DATA FOR THE TASK:
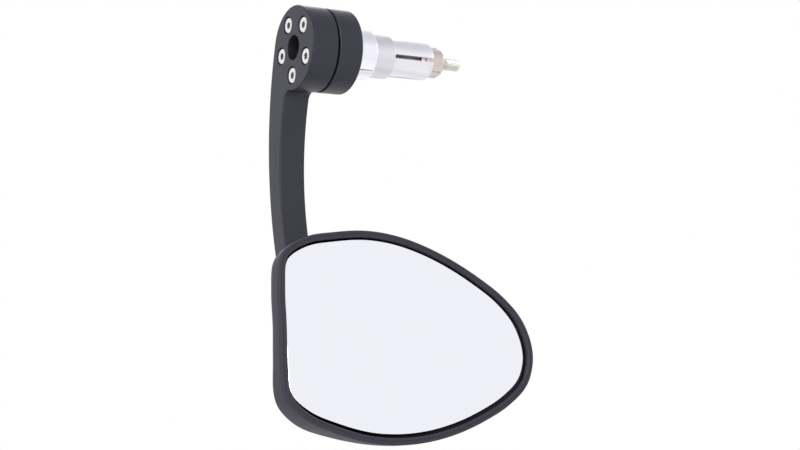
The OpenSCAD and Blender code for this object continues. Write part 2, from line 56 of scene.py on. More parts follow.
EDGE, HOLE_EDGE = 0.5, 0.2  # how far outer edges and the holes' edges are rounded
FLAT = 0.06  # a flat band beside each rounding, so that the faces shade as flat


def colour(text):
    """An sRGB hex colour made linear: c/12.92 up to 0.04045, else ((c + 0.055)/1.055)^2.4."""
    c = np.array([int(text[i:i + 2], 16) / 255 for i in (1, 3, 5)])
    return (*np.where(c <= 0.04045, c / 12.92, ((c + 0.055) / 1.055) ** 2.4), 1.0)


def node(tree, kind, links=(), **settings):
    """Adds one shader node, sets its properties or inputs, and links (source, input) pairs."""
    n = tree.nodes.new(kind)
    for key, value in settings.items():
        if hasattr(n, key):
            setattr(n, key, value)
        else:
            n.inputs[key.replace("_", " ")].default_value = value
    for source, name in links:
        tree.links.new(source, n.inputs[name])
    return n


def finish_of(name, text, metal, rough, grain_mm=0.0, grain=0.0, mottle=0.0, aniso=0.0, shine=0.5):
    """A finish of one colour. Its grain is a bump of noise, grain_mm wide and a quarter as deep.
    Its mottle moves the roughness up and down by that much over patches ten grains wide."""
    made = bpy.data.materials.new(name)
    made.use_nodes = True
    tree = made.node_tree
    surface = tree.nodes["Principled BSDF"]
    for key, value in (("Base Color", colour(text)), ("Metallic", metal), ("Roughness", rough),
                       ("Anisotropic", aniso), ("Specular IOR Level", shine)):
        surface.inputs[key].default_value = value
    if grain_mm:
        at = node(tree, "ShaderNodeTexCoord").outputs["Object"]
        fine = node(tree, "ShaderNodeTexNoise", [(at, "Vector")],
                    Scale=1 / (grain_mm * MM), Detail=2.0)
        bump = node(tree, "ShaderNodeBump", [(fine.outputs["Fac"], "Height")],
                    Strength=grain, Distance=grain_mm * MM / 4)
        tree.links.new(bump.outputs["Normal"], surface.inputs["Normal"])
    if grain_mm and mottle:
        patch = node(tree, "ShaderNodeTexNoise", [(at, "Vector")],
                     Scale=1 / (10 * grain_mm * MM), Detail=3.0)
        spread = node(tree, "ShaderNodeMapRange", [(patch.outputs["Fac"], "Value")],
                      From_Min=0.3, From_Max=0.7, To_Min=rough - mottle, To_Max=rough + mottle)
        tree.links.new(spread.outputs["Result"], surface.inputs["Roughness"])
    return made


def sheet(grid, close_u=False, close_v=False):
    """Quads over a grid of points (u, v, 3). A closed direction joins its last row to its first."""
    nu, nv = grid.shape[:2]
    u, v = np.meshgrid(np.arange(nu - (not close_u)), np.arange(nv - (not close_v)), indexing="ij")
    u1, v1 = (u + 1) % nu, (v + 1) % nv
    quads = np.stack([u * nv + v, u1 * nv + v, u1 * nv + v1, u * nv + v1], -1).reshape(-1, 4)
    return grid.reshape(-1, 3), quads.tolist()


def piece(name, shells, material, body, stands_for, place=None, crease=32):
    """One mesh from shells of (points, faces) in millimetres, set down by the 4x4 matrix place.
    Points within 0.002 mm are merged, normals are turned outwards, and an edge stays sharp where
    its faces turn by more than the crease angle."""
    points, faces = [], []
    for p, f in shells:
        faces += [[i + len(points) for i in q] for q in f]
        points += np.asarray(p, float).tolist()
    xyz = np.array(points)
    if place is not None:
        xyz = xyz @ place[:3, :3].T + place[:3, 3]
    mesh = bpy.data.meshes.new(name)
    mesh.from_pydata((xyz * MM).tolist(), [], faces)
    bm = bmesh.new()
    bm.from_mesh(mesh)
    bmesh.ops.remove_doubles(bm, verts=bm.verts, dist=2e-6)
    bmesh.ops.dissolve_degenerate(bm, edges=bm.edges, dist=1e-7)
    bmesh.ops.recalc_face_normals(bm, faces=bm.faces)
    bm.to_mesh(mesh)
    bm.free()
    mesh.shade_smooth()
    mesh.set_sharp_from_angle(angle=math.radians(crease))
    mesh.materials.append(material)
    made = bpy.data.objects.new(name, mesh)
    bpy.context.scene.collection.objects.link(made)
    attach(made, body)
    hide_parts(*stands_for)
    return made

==

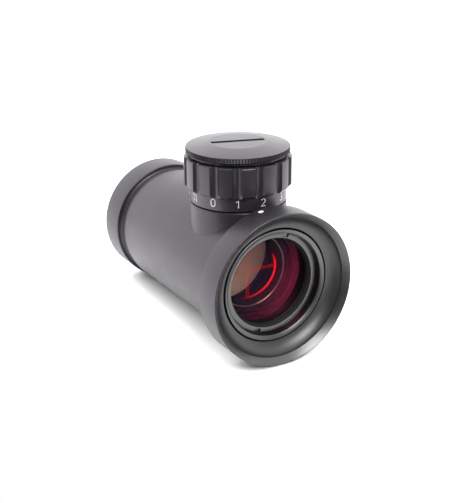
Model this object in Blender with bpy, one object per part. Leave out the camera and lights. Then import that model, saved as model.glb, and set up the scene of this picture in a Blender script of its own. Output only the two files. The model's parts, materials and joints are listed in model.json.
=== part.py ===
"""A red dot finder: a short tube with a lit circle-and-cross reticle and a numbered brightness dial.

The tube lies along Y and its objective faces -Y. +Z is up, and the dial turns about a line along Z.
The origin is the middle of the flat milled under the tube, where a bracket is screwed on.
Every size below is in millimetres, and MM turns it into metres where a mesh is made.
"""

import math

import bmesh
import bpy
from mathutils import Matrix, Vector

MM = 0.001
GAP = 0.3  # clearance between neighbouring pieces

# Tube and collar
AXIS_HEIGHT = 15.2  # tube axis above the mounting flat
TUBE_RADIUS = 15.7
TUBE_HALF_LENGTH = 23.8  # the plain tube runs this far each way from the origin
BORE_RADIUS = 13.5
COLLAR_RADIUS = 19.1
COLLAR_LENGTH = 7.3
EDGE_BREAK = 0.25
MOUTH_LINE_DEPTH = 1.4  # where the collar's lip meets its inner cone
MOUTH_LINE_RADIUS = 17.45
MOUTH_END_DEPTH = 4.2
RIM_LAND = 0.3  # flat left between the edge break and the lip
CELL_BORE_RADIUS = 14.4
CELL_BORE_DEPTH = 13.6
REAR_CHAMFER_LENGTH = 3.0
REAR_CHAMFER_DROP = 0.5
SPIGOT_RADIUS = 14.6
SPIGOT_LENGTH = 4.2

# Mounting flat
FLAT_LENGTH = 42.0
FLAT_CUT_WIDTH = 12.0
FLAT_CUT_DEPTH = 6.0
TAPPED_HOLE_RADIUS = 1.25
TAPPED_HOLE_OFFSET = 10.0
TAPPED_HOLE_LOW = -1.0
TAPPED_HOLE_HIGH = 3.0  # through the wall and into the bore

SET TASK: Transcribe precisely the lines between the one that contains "Model this object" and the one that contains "between neighbouring pieces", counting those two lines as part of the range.

FINAL RESULT:
Model this object in Blender with bpy, one object per part. Leave out the camera and lights. Then import that model, saved as model.glb, and set up the scene of this picture in a Blender script of its own. Output only the two files. The model's parts, materials and joints are listed in model.json.
=== part.py ===
"""A red dot finder: a short tube with a lit circle-and-cross reticle and a numbered brightness dial.

The tube lies along Y and its objective faces -Y. +Z is up, and the dial turns about a line along Z.
The origin is the middle of the flat milled under the tube, where a bracket is screwed on.
Every size below is in millimetres, and MM turns it into metres where a mesh is made.
"""

import math

import bmesh
import bpy
from mathutils import Matrix, Vector

MM = 0.001
GAP = 0.3  # clearance between neighbouring pieces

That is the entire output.